Copy nothing but the lines below running from the line containing "const part = new THREE.Group();" through the line containing "for node in", both end lines included.

-------------------------

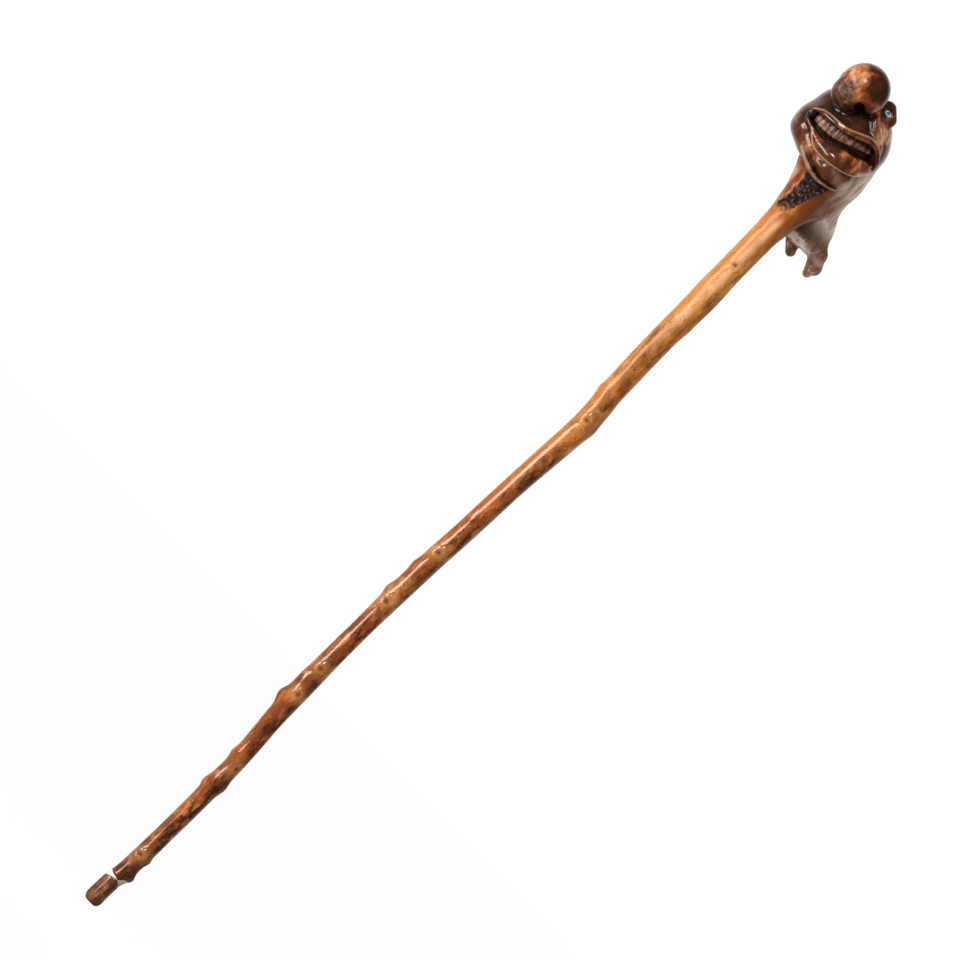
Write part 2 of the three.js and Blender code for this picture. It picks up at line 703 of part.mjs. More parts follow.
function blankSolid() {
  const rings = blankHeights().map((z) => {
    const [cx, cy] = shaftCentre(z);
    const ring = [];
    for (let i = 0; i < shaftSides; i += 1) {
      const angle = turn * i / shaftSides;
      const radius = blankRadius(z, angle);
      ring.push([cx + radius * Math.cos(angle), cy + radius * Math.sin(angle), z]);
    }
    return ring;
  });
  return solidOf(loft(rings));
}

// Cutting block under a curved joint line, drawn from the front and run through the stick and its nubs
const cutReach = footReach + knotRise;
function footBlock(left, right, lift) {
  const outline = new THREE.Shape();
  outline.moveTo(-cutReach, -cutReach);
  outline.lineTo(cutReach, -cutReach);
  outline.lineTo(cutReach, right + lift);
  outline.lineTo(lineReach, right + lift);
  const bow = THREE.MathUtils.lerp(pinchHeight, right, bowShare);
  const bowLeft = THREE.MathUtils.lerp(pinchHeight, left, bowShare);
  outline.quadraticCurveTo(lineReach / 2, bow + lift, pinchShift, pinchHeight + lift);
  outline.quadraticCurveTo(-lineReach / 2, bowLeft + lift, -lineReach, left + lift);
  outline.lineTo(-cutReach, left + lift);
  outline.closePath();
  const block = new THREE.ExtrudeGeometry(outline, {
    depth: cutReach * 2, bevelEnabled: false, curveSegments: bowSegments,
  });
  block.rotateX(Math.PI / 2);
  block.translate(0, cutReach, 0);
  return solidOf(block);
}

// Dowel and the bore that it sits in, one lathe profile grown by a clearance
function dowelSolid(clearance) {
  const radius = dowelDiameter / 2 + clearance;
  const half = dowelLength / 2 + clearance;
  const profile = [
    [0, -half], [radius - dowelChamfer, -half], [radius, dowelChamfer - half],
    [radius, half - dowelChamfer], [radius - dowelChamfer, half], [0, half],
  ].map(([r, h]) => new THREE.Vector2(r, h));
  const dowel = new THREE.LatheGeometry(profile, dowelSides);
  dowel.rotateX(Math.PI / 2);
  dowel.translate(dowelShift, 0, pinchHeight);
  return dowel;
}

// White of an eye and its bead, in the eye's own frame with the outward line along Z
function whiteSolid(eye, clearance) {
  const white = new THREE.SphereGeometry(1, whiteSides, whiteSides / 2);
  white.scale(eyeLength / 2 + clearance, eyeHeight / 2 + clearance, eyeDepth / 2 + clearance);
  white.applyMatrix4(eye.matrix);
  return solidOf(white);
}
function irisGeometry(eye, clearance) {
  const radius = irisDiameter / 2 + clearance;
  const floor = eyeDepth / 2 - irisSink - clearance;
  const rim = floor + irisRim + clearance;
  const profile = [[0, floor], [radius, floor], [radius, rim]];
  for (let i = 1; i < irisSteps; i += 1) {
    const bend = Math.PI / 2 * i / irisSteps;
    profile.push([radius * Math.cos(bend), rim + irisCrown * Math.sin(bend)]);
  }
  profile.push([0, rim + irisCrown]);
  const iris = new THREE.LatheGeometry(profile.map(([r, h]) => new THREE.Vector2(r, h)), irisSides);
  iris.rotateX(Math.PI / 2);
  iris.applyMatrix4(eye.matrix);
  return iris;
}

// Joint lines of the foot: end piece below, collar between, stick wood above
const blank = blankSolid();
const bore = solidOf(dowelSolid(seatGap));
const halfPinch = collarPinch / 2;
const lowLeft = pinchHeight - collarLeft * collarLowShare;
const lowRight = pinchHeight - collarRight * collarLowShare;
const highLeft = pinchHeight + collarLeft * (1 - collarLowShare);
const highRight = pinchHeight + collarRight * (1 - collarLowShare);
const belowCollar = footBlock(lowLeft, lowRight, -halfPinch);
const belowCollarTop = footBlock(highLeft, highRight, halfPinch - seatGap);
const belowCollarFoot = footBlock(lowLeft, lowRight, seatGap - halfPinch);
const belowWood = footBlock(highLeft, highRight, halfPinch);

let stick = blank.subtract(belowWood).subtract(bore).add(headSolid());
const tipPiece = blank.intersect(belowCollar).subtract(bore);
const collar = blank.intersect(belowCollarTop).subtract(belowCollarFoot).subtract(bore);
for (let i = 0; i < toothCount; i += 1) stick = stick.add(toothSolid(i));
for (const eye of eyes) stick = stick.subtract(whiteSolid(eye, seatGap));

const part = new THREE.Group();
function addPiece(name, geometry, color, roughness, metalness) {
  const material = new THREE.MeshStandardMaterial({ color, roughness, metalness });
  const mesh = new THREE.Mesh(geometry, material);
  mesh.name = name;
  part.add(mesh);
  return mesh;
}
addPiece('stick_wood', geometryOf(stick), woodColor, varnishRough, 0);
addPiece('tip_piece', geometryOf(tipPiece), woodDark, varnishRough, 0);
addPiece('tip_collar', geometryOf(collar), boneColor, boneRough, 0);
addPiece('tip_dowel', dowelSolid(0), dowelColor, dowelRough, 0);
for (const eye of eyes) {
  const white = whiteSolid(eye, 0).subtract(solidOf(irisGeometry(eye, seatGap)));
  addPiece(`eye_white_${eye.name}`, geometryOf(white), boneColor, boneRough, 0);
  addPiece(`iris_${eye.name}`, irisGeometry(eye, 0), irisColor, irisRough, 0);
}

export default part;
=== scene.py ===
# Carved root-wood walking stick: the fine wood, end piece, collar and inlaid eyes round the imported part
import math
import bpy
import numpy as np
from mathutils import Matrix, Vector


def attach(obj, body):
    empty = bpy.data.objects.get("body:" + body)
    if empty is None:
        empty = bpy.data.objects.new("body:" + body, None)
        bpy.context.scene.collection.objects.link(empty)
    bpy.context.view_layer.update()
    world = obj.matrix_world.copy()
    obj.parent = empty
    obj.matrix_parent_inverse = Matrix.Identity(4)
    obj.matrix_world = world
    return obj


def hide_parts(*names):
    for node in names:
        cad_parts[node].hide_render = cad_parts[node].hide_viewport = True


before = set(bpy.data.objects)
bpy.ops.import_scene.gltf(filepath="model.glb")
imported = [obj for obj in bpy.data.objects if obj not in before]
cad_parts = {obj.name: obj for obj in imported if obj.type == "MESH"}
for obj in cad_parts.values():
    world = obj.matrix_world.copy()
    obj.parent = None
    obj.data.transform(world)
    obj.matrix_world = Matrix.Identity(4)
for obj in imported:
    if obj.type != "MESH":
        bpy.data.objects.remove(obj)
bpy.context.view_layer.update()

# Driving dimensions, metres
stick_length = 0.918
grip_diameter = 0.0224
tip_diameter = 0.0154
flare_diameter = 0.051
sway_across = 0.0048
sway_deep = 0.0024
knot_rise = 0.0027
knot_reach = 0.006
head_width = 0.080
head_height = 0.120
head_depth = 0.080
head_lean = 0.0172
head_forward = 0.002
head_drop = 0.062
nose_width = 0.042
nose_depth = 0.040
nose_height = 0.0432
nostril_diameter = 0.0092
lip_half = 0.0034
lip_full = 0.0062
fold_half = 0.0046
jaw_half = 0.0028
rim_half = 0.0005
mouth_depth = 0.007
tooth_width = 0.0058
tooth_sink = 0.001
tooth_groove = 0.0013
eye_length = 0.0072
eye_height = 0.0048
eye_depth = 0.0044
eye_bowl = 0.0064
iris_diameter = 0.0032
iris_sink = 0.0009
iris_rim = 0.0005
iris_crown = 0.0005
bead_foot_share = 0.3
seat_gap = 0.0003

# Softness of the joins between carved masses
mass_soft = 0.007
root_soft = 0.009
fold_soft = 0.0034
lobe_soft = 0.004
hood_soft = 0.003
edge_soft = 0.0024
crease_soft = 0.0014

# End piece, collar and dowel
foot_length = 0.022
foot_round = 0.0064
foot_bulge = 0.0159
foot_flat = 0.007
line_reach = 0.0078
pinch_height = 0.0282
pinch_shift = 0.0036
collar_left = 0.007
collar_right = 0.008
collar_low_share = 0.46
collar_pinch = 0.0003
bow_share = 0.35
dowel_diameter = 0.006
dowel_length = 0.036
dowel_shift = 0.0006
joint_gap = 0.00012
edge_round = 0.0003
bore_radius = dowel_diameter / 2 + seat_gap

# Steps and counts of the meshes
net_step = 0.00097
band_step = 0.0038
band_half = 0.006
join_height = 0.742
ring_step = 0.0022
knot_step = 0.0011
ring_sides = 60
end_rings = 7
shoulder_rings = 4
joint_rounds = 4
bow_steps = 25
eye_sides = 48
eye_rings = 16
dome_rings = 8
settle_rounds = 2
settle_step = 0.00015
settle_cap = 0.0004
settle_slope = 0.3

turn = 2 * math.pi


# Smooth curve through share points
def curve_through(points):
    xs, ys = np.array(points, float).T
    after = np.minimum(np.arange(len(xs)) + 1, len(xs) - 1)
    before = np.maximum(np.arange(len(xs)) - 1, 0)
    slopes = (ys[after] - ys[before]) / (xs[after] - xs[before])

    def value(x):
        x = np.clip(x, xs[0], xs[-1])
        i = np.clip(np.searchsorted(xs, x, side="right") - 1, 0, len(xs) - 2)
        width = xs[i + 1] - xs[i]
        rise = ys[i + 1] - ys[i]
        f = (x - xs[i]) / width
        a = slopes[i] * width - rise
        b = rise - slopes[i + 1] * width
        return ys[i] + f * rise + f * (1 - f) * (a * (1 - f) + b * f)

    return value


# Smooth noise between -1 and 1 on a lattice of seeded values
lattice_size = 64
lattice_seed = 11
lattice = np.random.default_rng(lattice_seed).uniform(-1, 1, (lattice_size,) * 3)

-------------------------

- Task answer -
const part = new THREE.Group();
function addPiece(name, geometry, color, roughness, metalness) {
  const material = new THREE.MeshStandardMaterial({ color, roughness, metalness });
  const mesh = new THREE.Mesh(geometry, material);
  mesh.name = name;
  part.add(mesh);
  return mesh;
}
addPiece('stick_wood', geometryOf(stick), woodColor, varnishRough, 0);
addPiece('tip_piece', geometryOf(tipPiece), woodDark, varnishRough, 0);
addPiece('tip_collar', geometryOf(collar), boneColor, boneRough, 0);
addPiece('tip_dowel', dowelSolid(0), dowelColor, dowelRough, 0);
for (const eye of eyes) {
  const white = whiteSolid(eye, 0).subtract(solidOf(irisGeometry(eye, seatGap)));
  addPiece(`eye_white_${eye.name}`, geometryOf(white), boneColor, boneRough, 0);
  addPiece(`iris_${eye.name}`, irisGeometry(eye, 0), irisColor, irisRough, 0);
}

export default part;
=== scene.py ===
# Carved root-wood walking stick: the fine wood, end piece, collar and inlaid eyes round the imported part
import math
import bpy
import numpy as np
from mathutils import Matrix, Vector


def attach(obj, body):
    empty = bpy.data.objects.get("body:" + body)
    if empty is None:
        empty = bpy.data.objects.new("body:" + body, None)
        bpy.context.scene.collection.objects.link(empty)
    bpy.context.view_layer.update()
    world = obj.matrix_world.copy()
    obj.parent = empty
    obj.matrix_parent_inverse = Matrix.Identity(4)
    obj.matrix_world = world
    return obj


def hide_parts(*names):
    for node in names:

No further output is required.